[Stored entries]
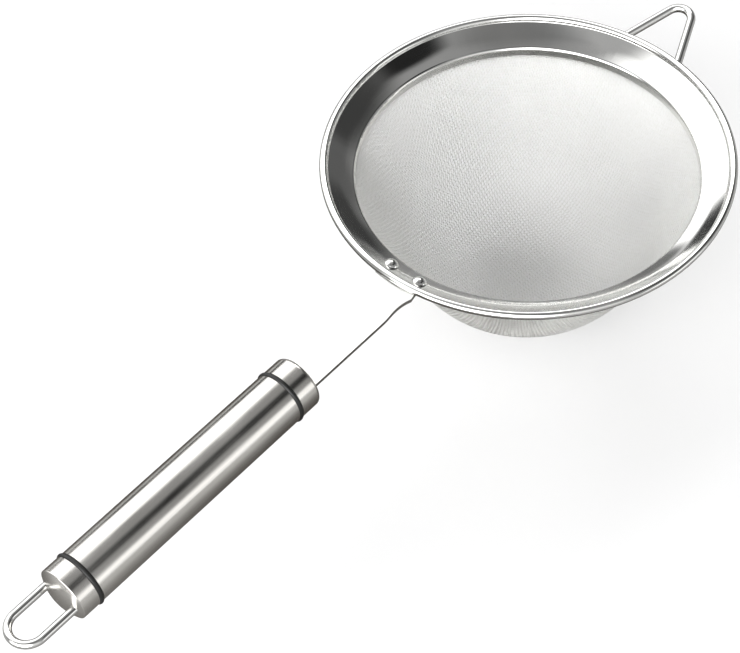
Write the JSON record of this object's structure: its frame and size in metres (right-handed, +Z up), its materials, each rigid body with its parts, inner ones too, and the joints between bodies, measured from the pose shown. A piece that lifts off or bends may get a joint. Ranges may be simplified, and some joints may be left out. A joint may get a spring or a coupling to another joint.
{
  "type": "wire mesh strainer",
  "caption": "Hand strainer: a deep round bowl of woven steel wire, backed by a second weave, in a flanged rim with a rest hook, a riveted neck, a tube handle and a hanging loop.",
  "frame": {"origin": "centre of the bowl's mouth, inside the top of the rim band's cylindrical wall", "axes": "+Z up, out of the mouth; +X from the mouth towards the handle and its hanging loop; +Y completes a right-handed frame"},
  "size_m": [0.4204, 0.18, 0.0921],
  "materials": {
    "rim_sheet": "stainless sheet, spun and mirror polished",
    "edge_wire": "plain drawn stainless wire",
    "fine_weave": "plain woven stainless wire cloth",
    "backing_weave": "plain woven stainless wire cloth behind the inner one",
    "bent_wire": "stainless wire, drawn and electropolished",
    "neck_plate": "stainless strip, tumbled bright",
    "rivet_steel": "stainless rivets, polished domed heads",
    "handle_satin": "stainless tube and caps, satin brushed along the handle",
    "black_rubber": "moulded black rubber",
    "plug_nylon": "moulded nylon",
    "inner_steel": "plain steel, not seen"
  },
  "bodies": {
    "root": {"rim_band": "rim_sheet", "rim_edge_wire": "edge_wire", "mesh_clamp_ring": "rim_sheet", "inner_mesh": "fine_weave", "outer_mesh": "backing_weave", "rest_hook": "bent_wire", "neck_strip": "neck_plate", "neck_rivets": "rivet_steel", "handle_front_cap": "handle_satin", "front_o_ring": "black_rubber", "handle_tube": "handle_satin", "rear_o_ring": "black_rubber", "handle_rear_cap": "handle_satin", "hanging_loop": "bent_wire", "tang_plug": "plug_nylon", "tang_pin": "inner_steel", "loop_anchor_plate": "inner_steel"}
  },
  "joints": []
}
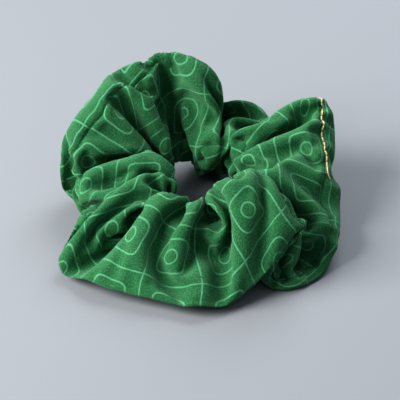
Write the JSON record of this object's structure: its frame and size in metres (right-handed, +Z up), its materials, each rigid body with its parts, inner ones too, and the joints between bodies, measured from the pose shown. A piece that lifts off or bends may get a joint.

● Problem statement: Reproduce the records word for word.

● Correct result:
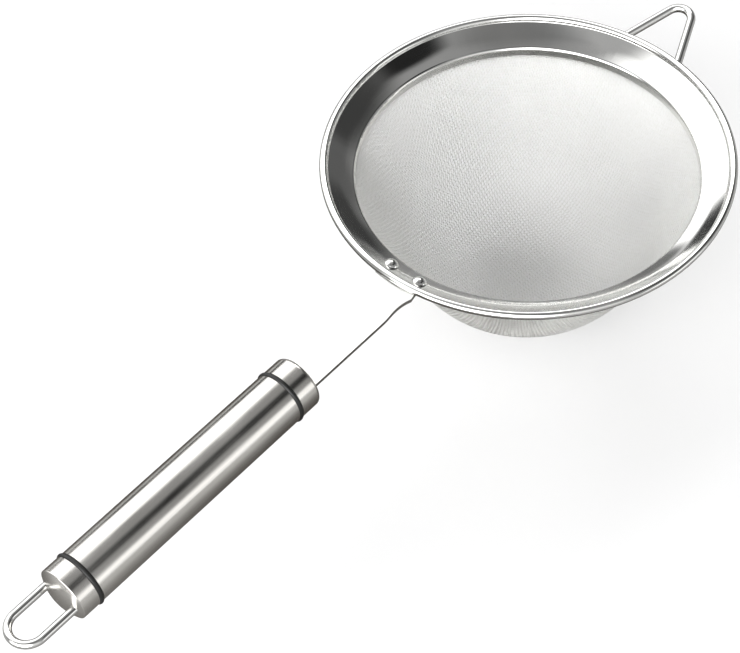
Write the JSON record of this object's structure: its frame and size in metres (right-handed, +Z up), its materials, each rigid body with its parts, inner ones too, and the joints between bodies, measured from the pose shown. A piece that lifts off or bends may get a joint. Ranges may be simplified, and some joints may be left out. A joint may get a spring or a coupling to another joint.
{
  "type": "wire mesh strainer",
  "caption": "Hand strainer: a deep round bowl of woven steel wire, backed by a second weave, in a flanged rim with a rest hook, a riveted neck, a tube handle and a hanging loop.",
  "frame": {"origin": "centre of the bowl's mouth, inside the top of the rim band's cylindrical wall", "axes": "+Z up, out of the mouth; +X from the mouth towards the handle and its hanging loop; +Y completes a right-handed frame"},
  "size_m": [0.4204, 0.18, 0.0921],
  "materials": {
    "rim_sheet": "stainless sheet, spun and mirror polished",
    "edge_wire": "plain drawn stainless wire",
    "fine_weave": "plain woven stainless wire cloth",
    "backing_weave": "plain woven stainless wire cloth behind the inner one",
    "bent_wire": "stainless wire, drawn and electropolished",
    "neck_plate": "stainless strip, tumbled bright",
    "rivet_steel": "stainless rivets, polished domed heads",
    "handle_satin": "stainless tube and caps, satin brushed along the handle",
    "black_rubber": "moulded black rubber",
    "plug_nylon": "moulded nylon",
    "inner_steel": "plain steel, not seen"
  },
  "bodies": {
    "root": {"rim_band": "rim_sheet", "rim_edge_wire": "edge_wire", "mesh_clamp_ring": "rim_sheet", "inner_mesh": "fine_weave", "outer_mesh": "backing_weave", "rest_hook": "bent_wire", "neck_strip": "neck_plate", "neck_rivets": "rivet_steel", "handle_front_cap": "handle_satin", "front_o_ring": "black_rubber", "handle_tube": "handle_satin", "rear_o_ring": "black_rubber", "handle_rear_cap": "handle_satin", "hanging_loop": "bent_wire", "tang_plug": "plug_nylon", "tang_pin": "inner_steel", "loop_anchor_plate": "inner_steel"}
  },
  "joints": []
}
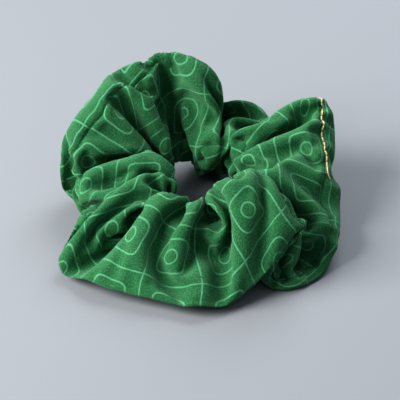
Write the JSON record of this object's structure: its frame and size in metres (right-handed, +Z up), its materials, each rigid body with its parts, inner ones too, and the joints between bodies, measured from the pose shown. A piece that lifts off or bends may get a joint.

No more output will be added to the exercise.